Golden, Arthur. Memoirs of a Geisha. New York: Vintage Books, 1997.
Reason read: Confessional – this is a reread for me. My sister loaned this book to me back in 1997 and I haven’t given it back. However…my rule is if I can’t remember the ending of the book, I have to reread it for the Challenge. So, in honor of Japan’s Culture Day on November 3rd, I am rereading Memoirs of a Geisha.
The concept of Memoirs of a Geisha is brilliant. One of Japan’s most celebrated geisha decides to tell her life story from the beginning. Even as a very young child Chiyo Sakamoto was smart. She knew her mother was dying of cancer and her father was too elderly to support her future. A chance encounter with Mr. Tanaka Ichiro put Chiyo and her older sister on a much different trajectory than if they had stayed in their poor seaside village. At nine years old because of her startling gray-blue eyes, Chiyo is sold into a geisha house. There she is forced to live like a 18th century scullery maid, catering to the glamorous geisha of the house. Another chance encounter, this time with a wealthy businessman nicknamed the Chairman, leads Chiyo to becoming one of the most famous geisha in all of the Gion geisha district.
Line to like, “I was just a child who thought she was embarking on a great adventure” (p 96).
Author fact: Golden started his Japanese journey studying the culture’s art.
Book trivia: Everyone knows Memoirs of a Geisha was a national best seller and was made into a movie in 2005. What people may not remember is that Memoirs of a Geisha was Golden’s debut novel. Pretty spectacular.
Nancy said: Pearl compared Memoirs to Snow Country as a romantic portrait. In the More Book Lust chapter “Men Channeling Women” (p 166), Pearl includes Memoirs in a list of good books.

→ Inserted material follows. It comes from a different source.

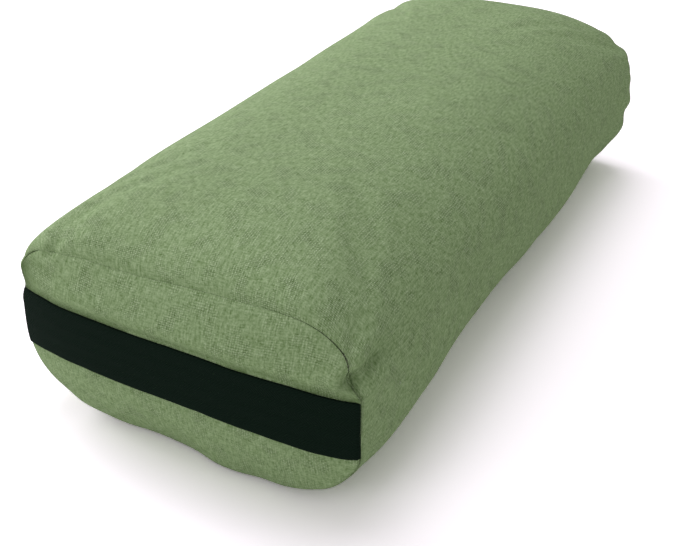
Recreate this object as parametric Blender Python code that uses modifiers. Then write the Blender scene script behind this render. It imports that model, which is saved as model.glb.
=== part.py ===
# A firm, rectangular yoga bolster: a foam core wrapped in batting, in a sewn liner, in a zipped canvas
# cover with a webbing handle across its front end.
# X runs across the cushion, Y along it (the handle is at -Y), Z up. The origin is the middle of the
# underside. Sizes are in metres.

import math

import bmesh
import bpy

# The stuffed cushion, over its cover
LENGTH = 0.640
WIDTH = 0.281
CROWN_HEIGHT = 0.175
WIDEST_HEIGHT = 0.0967
END_BULGE = 0.0163
FLOOR_FLAT = 0.0005  # how deep the round underside is pressed flat

# Its two end seams, which draw the cushion in
SEAM_TOP = 0.147
SEAM_BOTTOM = 0.003
SEAM_DRAW_IN = 0.002
SEAM_GAP = 0.0004  # between the edges of the two panels
CROWN_RUN = 0.085  # from a seam to where the crown has its full height

# How square the section's corners are: 2 is an ellipse, more is squarer
SEAM_SQUARE_TOP = 3.2
SEAM_SQUARE_BOTTOM = 3.9
CROWN_SQUARE_TOP = 2.7
CROWN_SQUARE_BOTTOM = 3.45
END_DOME_POWER = 3  # more keeps an end flatter in the middle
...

BookLust Twist: from Book Lust in the chapter called “Japanese Fiction” (p 131), and More Book Lust in the chapter called “Men Channeling Women” (p 166). As an aside, Memoirs of a Geisha could have been included in the chapter called “Maiden Voyages” as it is Golden’s first novel.
1 thought on “Memoirs of a Geisha”
I have read the novel too. Can’t recall the ending too.